Soo. today is christmas eve and i basically
Sooo. i was sitting there listening to my mom talk about how she can fit into a size 6 pair if DKNY jeans and i could fit in a size 3 or 4. and it finally hit me...
-i was fat.
-losing a close friend.
-annnddd, MY MOM WAS NEARLY MY PANTS SIZE, which is not healthy!
So... i broke down. i mean literally crying my eyes out, and i had no idea wtf i was doing, its never happened before, but omg it felt amazing. and i was yelling at my mother about all of my insecurities and it finally hit me, I WAS INSANE//PSYCHOTIC. yeahh. so my dad did the gentlemenly thing and took me shopping =].
welllll. i got in the car and once again broke down. yeah, i was tired of it, and i kept telling myself to shut up because i sound like a stupid attention grasping no lifed whore. soo, i finally stopped and i told him the real reason why i was soo upset. I miss the feeling of having ONE real, close, talk-to-about-whatever- type-of-friend. I mean, i have tons of friends, like literally, and i love them all, but no one can make up for that one individual person, and it hurts that shes not there anymore.
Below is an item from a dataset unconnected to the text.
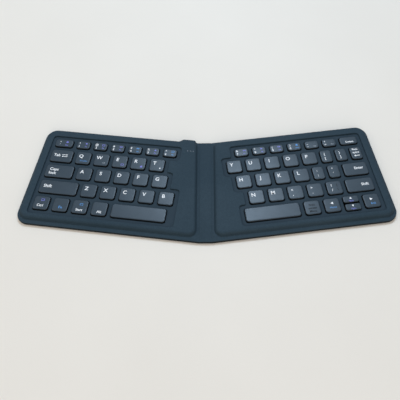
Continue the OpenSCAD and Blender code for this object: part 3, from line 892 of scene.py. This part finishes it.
MARKS = {
    "left": [
        [number_mark("~", "`", "house", "Esc"), number_mark("!", "1", "disc", "F1"),
         number_mark("@", "2", "frame", "F2"), number_mark("#", "3", "rewind", "F3"),
         number_mark("$", "4", "forward", "F4", "blue"), number_mark("%", "5", "up", "F5"),
         number_mark("^", "6", "frame", "F6", "blue")],
        [[("Tab", -4.4, 0.8, 3.0, "white"), ("#arrows", 2.6, 0.6, 1.6, "white")],
         letter_mark("Q") + [("Connect", 1.0, -3.1, 1.4, "blue")],
         letter_mark("W") + [("#frame", 2.8, -3.4, 0.9, "grey")],
         letter_mark("E") + [("#frame", 2.8, -3.4, 1.2, "violet")],
         letter_mark("R") + [("#house", 3.2, -3.4, 1.2, "violet")],
         letter_mark("T") + [("#disc", 3.2, -3.4, 0.9, "white")]],
        [[("Caps", -5.0, 2.0, 2.9, "white"), ("lock", -5.6, -2.0, 2.9, "white")]]
        + [letter_mark(k) for k in "ASDFG"],
        [[("Shift", -9.8, 0.8, 3.1, "white")]] + [letter_mark(k) for k in "ZXCVB"],
        [[("#frame", 0.6, 3.0, 1.3, "violet"), ("Ctrl", -0.6, -2.4, 2.5, "white")],
         [("Fn", 0.4, -2.4, 2.6, "blue")],
         [("#frame", 0.9, 2.4, 1.2, "blue"), ("Start", 0, -3.0, 2.3, "white")],
         [("Alt", 0.4, -3.0, 2.4, "white")], []],
    ],
    "right": [
        [[("Delete", 0.8, -1.4, 2.0, "white")], number_mark("+", "=", "", "Prt", "grey"),
         number_mark("_", "-", "", "Ins", "grey"), number_mark(")", "0", "house", "F10", "blue"),
         number_mark("(", "9", "forward", "F9"), number_mark("*", "8", "right", "F8"),
         number_mark("&", "7", "rewind", "F7")],
        [[("Back", 0, 4.2, 2.0, "white"), ("space", 0, 0.8, 2.0, "white"),
          ("#back", 0, -3.0, 1.6, "white")],
         pair_mark("}", "]", -1.2), pair_mark("{", "[", -1.2)] + [letter_mark(k) for k in "POIUY"],
        [[("Enter", 3.2, 0.8, 2.7, "white")], pair_mark('"', "'", -0.9), pair_mark(":", ";", -0.9)]
        + [letter_mark(k) for k in "LKJH"],
        [[("Shift", 4.8, 0.4, 2.7, "white")],
         pair_mark("?", "/", -2.2) + [("|", 2.6, 2.4, 2.3, "dark"), ("\\", 2.6, -2.2, 2.3, "dark")],
         pair_mark(">", "."), pair_mark("<", ",")] + [letter_mark(k) for k in "MN"],
        [[("#right", 0, 1.6, 1.4, "white"), ("End", 0.6, -2.6, 1.9, "blue")],
         [("#up", 0, 1.0, 1.1, "white"), ("PgUp", 0, -1.7, 1.4, "violet")],
         [("#down", 0, 1.0, 1.1, "white"), ("PgDn", 0, -1.7, 1.4, "violet")],
         [("#left", 0, 1.8, 1.4, "white"), ("Home", 0.4, -2.2, 1.7, "blue")],
         [("Print", 0, 2.4, 2.0, "dark"), ("screen", 0, -0.6, 2.0, "dark"),
          ("Menu", 0, -3.6, 2.0, "dark")], []],
    ],
}
FONT_CAP_SHARE = 0.73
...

And i realized that id been trying to be happy and tough for the past 4 weeks, and it was eating away at me. and it really hurt me, and i became nonchalant about everything, and i was awful to my parents and they didnt deserve it. and i realize that i SWEAR from now on to move on, and if i have a problem i will talk to my parents instead of letting the emotions build up inside of me because i just get hurt in the end.
PSSS...
other exciting news from xmas eve...
-Stalked by a mexican in target??? he followed me around the store until i found my father and then he mysteriously disappeared.
- went to several xmas parties with parents at which i had several apple martinis that i sneaked at proper timess.
- evre notice how when people know ur fr rhs they ask if ur in ib and immediatly thing ur a nerd?!